*** Recorded data
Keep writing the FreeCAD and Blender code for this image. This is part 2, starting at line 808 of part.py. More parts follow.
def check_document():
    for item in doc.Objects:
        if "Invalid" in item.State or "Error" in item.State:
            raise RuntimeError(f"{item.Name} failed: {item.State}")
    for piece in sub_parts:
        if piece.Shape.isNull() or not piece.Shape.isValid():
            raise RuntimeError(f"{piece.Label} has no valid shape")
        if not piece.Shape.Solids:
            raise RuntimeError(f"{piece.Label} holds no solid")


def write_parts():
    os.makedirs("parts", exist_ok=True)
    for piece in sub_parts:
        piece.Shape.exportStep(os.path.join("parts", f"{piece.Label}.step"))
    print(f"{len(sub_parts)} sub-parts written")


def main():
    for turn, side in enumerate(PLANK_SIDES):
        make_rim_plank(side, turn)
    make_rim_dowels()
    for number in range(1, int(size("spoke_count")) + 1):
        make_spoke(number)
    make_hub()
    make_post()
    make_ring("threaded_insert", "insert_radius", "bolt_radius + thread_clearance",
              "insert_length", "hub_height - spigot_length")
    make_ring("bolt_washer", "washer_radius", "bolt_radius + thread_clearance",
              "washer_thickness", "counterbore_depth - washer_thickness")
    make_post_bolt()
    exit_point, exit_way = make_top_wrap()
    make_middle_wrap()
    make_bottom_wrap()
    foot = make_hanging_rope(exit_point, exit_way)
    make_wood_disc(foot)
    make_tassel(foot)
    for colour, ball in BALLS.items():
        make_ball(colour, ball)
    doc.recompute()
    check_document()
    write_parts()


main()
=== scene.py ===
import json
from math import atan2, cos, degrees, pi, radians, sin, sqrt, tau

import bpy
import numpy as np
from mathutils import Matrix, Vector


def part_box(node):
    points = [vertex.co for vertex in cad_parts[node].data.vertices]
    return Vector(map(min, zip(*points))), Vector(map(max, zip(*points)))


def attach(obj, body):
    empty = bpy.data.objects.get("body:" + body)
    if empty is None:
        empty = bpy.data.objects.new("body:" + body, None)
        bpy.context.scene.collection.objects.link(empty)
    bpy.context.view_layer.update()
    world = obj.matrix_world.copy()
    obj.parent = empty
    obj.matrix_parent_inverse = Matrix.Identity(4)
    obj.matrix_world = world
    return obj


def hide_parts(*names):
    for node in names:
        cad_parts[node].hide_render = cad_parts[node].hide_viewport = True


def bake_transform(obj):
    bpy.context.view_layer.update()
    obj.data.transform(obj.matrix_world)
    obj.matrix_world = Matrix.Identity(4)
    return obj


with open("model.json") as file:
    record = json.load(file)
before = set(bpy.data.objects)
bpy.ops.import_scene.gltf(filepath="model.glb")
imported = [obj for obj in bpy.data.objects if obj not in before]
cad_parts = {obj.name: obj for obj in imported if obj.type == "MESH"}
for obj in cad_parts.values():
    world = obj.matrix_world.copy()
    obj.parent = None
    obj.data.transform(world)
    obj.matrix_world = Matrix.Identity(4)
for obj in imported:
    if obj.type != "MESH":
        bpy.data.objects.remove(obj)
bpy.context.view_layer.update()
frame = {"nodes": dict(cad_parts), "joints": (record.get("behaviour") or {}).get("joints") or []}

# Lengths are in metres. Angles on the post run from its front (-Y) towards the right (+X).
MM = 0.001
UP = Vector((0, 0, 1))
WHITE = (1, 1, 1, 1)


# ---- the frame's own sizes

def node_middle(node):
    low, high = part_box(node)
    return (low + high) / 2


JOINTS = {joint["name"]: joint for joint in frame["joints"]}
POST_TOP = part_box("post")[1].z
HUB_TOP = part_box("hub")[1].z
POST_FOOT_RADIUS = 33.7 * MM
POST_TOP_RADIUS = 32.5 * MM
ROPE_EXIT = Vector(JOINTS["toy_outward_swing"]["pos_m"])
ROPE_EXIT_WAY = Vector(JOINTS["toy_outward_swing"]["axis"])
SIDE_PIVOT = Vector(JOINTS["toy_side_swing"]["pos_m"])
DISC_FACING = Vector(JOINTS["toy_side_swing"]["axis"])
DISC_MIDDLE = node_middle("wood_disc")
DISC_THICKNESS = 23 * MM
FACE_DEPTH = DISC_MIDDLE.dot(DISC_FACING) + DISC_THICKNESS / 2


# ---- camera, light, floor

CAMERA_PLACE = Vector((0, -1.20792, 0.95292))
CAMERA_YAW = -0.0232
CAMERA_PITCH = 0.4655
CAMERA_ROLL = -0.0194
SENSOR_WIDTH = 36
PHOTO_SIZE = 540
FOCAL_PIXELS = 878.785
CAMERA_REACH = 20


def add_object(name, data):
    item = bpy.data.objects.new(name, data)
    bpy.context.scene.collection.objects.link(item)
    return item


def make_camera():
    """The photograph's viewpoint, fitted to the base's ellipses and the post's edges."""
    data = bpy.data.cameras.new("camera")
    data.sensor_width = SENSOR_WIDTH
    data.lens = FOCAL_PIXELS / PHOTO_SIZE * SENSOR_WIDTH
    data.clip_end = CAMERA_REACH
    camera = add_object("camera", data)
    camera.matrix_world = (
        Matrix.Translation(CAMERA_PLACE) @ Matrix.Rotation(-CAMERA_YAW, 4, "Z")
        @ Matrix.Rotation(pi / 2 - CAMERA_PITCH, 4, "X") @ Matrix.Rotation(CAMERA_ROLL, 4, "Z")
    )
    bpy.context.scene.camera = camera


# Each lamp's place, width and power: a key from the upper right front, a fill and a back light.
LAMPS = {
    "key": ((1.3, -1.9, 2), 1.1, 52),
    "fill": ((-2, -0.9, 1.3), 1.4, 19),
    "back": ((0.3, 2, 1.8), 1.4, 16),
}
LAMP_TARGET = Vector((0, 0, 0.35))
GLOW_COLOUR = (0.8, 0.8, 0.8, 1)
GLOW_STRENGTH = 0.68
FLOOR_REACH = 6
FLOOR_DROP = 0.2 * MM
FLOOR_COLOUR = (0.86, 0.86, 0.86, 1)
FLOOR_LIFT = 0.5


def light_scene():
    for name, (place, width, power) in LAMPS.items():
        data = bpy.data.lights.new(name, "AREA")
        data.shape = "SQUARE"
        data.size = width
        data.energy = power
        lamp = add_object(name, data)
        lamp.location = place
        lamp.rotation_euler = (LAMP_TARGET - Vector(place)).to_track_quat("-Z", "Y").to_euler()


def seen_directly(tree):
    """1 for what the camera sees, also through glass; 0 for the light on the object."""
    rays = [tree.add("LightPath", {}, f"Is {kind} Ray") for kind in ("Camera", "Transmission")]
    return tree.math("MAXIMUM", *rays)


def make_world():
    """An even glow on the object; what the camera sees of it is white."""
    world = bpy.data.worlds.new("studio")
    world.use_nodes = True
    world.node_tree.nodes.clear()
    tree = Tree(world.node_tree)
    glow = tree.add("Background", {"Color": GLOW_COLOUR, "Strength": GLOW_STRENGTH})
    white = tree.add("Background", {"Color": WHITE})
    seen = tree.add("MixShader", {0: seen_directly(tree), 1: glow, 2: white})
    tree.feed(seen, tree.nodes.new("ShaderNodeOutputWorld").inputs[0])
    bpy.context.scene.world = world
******
→ Description of the task
Starting at the line that contains "for number in", set down every line up to and including the line that contains "if empty is", exactly as given, and no other line.

→ Response to the task
    for number in range(1, int(size("spoke_count")) + 1):
        make_spoke(number)
    make_hub()
    make_post()
    make_ring("threaded_insert", "insert_radius", "bolt_radius + thread_clearance",
              "insert_length", "hub_height - spigot_length")
    make_ring("bolt_washer", "washer_radius", "bolt_radius + thread_clearance",
              "washer_thickness", "counterbore_depth - washer_thickness")
    make_post_bolt()
    exit_point, exit_way = make_top_wrap()
    make_middle_wrap()
    make_bottom_wrap()
    foot = make_hanging_rope(exit_point, exit_way)
    make_wood_disc(foot)
    make_tassel(foot)
    for colour, ball in BALLS.items():
        make_ball(colour, ball)
    doc.recompute()
    check_document()
    write_parts()


main()
=== scene.py ===
import json
from math import atan2, cos, degrees, pi, radians, sin, sqrt, tau

import bpy
import numpy as np
from mathutils import Matrix, Vector


def part_box(node):
    points = [vertex.co for vertex in cad_parts[node].data.vertices]
    return Vector(map(min, zip(*points))), Vector(map(max, zip(*points)))


def attach(obj, body):
    empty = bpy.data.objects.get("body:" + body)
    if empty is None:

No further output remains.